Thinking back a century, it's clear that communication has evolved into a completely different beast. Even looking back a decade, there are stark differences, and just over the last 12 months, transient trends have come and go.
This has a major impact on the way we develop and nurture relationships at a personal level, but almost more so on a corporate level. So how is this impacting the corporate affairs function?
Human capital essential to stepping up
According to the latest CEO Challenge survey from The Conference Board (TCB), human capital is ultimately what organisations need to mitigate the growing risks associated with relentless change. Drawing from findings in the latest global survey, Dr Rebecca Ray, Executive Vice President of Knowledge Organisation at TCB describes how the missing link to adaptation is having the right people behind the wheel.
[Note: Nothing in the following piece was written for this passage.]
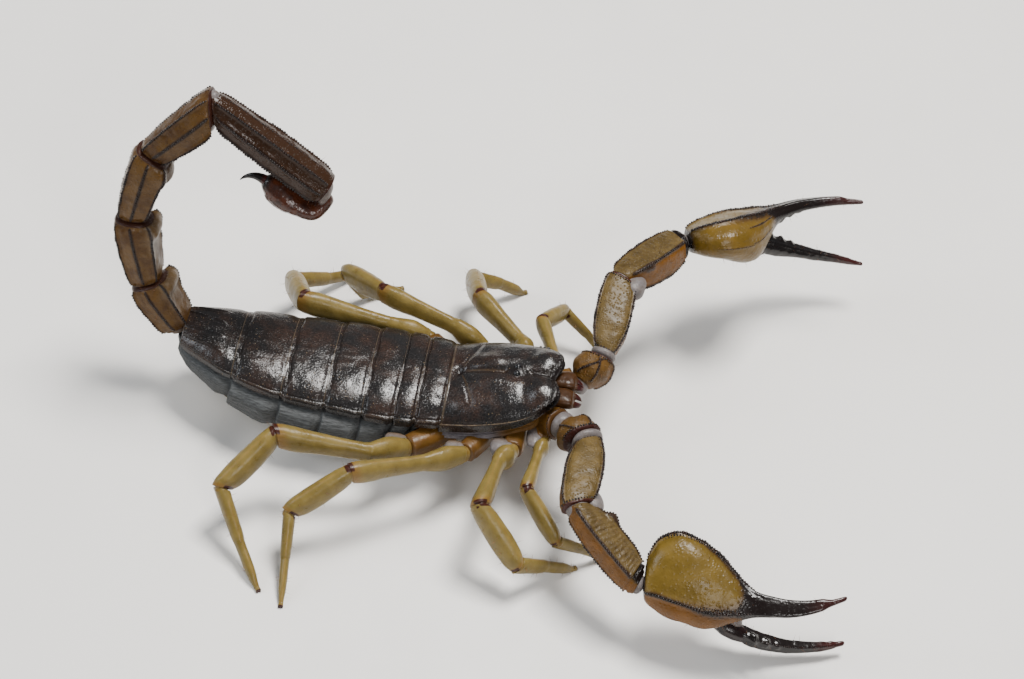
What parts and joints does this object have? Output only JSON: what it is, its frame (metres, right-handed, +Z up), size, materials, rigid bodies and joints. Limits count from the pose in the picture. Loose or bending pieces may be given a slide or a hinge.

"Deep-seated anxieties about talent and human capital pervade this year's survey results," she said in a press release.
"Technology continues to accelerate at an incredible pace, promising great rewards to organisations capable of seizing the initiative. To do so, they need to be aligned, agile, and innovative like never before," she concluded.
McKinsey & Company suggest this is completely true in a recent study on the state of corporate external affairs. In fact, corporate affairs has never been seen as more important from CEOs and boards, but it is not living up to organisational needs.
Corporate affairs vital but not delivering value
Nowadays, a communications specialist is a vital function in the C-Suite, however, McKinsey found that most companies hadn't actually improved their stakeholder relations capabilities in more than three years, despite massive changes in the communication landscape. A worrying amount of companies are not taking a proactive approach when they are engaging with stakeholders
Some organisations are particularly effective with their external affairs, influencing regulators' decisions and competently managing their reputations. These companies also demonstrate far stronger capabilities at corporate affairs assignments. For instance, those deemed effective were almost twice as likely to set up a communication agendas, actively engage with external stakeholders and adequately organise their communication work.
So what sets those that achieve apart from those that don't? Well, the organisations who encounter regular success with external affairs are three times more likely to be very effective at attracting the right talent. Their communication specialists are also almost twice as likely to work closely with the CEO to identify and manage challenges.
With competent communication specialists ultimately the key to delivering results through external affairs today – it has never been more important to ensure there are talented communication experts sitting in every C-Suite.